I'm just going off the internet here. Looks like you clip it to the far side, run it through the ring, and then under the chin.










And then out the same ring on the other side? Do you string it through anything on the bottom?










And come someone remind me of the do's and don'ts?


Does that "four quandrant rule" still apply for when the judge walks around your horse?

Best to hold the excess lead in just one loop?

Haven't been to a show in a couple years so I'm a little rusty. Again, just doing it for fun, but I still want to do it correct.


----------



## aforred (May 12, 2010)

I always run the chain through the center loop on the halter for a cleaner appearance.

Quartering is still the thing to do. The sharper and more precise, the better.

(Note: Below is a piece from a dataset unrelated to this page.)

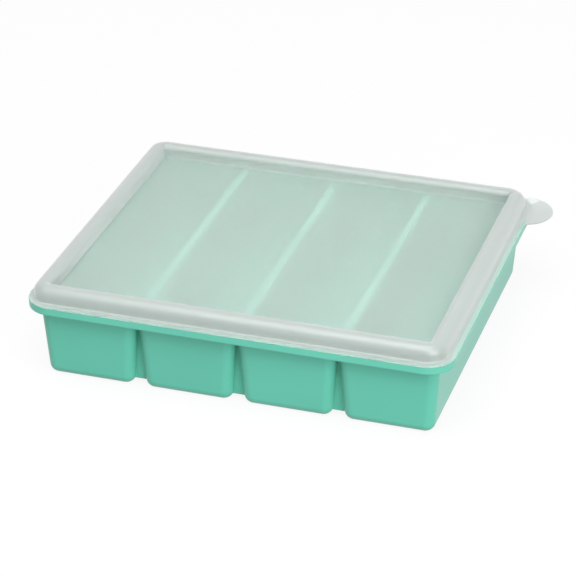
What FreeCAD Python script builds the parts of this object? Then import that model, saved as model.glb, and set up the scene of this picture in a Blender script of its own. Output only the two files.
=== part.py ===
import FreeCAD
import Part
import math
import os
import re
import Sketcher

# A soft freezer tray with four long pockets, the wire loop moulded into its rim, and its lid.
# Lengths are in millimetres. +Z is up and z = 0 is the plane that the pockets stand on.
# The bodies are drawn about the middle of the tray; their Placement then moves them so that
# the origin is under the middle of the whole object, pull tab included.

DOCUMENT = FreeCAD.newDocument("freezer_tray")

# The least radius of a corner that is drawn in from another, and the slack in comparing positions.
LEAST_CORNER = 0.3
SLACK = 0.001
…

Hold your excess in a figure 8, not a loop. (Make a loop, but hold top and bottom. Does that make sense?)

Don't look at your horse when doing maneuvers, look at or toward the judge. When moving toward the judge, make sure your horse is in line with him/her. Stop your horse just over an arm's length away.

Practice backing straight, and finishing pivots. If you have to pivot near a cone, make sure you give yourself enough room FROM THE BEGINNING OF THE PATTERN to do the pivot without hitting the cone. 

Straight lines are your friend.

Smile.

These are off the top of my head. If you want more tips, I bet I can come up with some. 

ETA: Make sure you are on the proper side of the cones when starting your pattern. (Ask me how I learned that one. ;-))


----------



## Ninamebo (May 25, 2013)

It also depends on the length of the chain you're using. I string mine through the left loop, under, up through the right and clip to the top right one, as in the photos you provided, but if the chain is longer and it is leaving a long excess hanging that will end up giving you less control in the end, you can always string the clip through that top hole and back down to clip on to the lower right side hole (hope that makes sense) 

I usually loop my excess and hold it in the middle, so it looks like an 8, but for local shows whatever you do- figure 8, loop(as long as it isn't big) basically make it look neat and not super floppy and you will be fine  asking other people in your classes how they fold theirs works too.

Practice, practice, practice! also remember that the 4 quad rule always applies to you- even if the judge is at the other end of the arena with another horse, so you have to be alert. And always smile! Even if your horse is being silly and not doing the moves correctly, if you have a genuine smile and great posture, that is always a good mark in the judge's eyes 

Details. When crossing in front of your horse as the judge does their inspection, try to keep it to 3 steps, don't look like you are running or shuffling your feet a bunch. The crisp quick transition just looks better. Practice practice.
And, of course, have fun. It's hard not to with a smile on


----------



## beau159 (Oct 4, 2010)

Thanks for the tips guys!

Yea, its mostly just a laid back fun show, but it will still be a good learning experience for my 2-yr-old and also for my 7-yr-old. 

I'm actually not sure who will behave better (haha) as both are needing to be seasoned to haul places. I'll just wait and see who's more calm that day ( my money is actually on my 2-yr-old, believe it or not).
_Posted via Mobile Device_


----------